Il peut avoir la vision de sa création avant de l’avoir faite. Pour Michel-Ange, c’est : « Un pont surgi de la nuit, pétri de la matière de la ville. » (p. 100) Cette œuvre ressemble à son « David » (p. 102) car elle représente « la force, le calme et la possibilité de la tempête. Solennel et gracile à la fois. » (p. 102) Réussir à allier la fragilité, l’élégance et la solidité, peut paraître impossible. Michel-Ange a relevé le défi, a gagné. Il est dans l’ivresse de la réussite. Dans la joie de la réalisation, il a oublié qu’il y a toujours un après qui peut tout effacer, que chaque vainqueur peut être ensuite vaincu car « tout est périssable » (p. 128).

Michel-Ange va devoir se cacher car la mort n’est pas loin. Quelqu’un est là, « le poignard à la main, debout dans la nuit, sans oser ni partir ni te frapper » (p. 133), quelqu’un qui hante ses nuits.

Tous ses espoirs sont ruinés. Le pont est détruit par une crue qui emporte tout. Alors lui, adulé, devient gênant : « On se débarrasse de l’artiste encombrant perdu entre deux rives. » (p. 142) « le divin Michelangelo n’est plus qu’un corps blessé et effrayé » (p. 142). Lui adulé auparavant, est banni. Son départ vers Florence est préparé, caché.

La notoriété peut être un vaste leurre, un piège, une drogue. Que reste-t-il à ce sculpteur déchu ? « Le seul objet qu’il a emporté, c’est son carnet » (p. 142). Rappelez-vous, au début de ce livre, ce carnet était pour lui l’essentiel (p. 22), et maintenant il reprend la première place.

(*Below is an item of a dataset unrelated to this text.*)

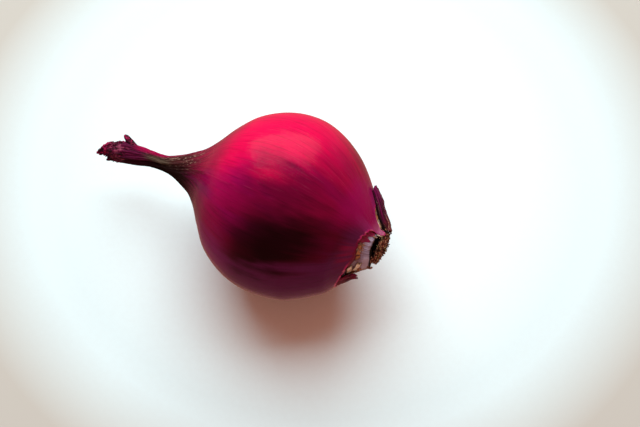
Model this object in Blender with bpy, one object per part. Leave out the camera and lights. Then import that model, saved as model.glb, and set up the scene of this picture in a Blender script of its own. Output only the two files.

Mathias Enard sait en tirer une sentence philosophique « Apparaître, poindre, briller. », « Consteller, scintiller, s’éteindre. » (p. 142) N’est-ce pas le lot de chacun d’entre nous ? Après la douleur de la perte, l’abandon, reste la nostalgie. Les souvenirs remontent à la surface comme un baume près de la perte. Michel-Ange revoit « Istanbul, (…) une vague lumière, une douceur subtile mêlée d’amertume, une musique lointaine (…). » (p. 151) Tout s’en va. Tout s’efface.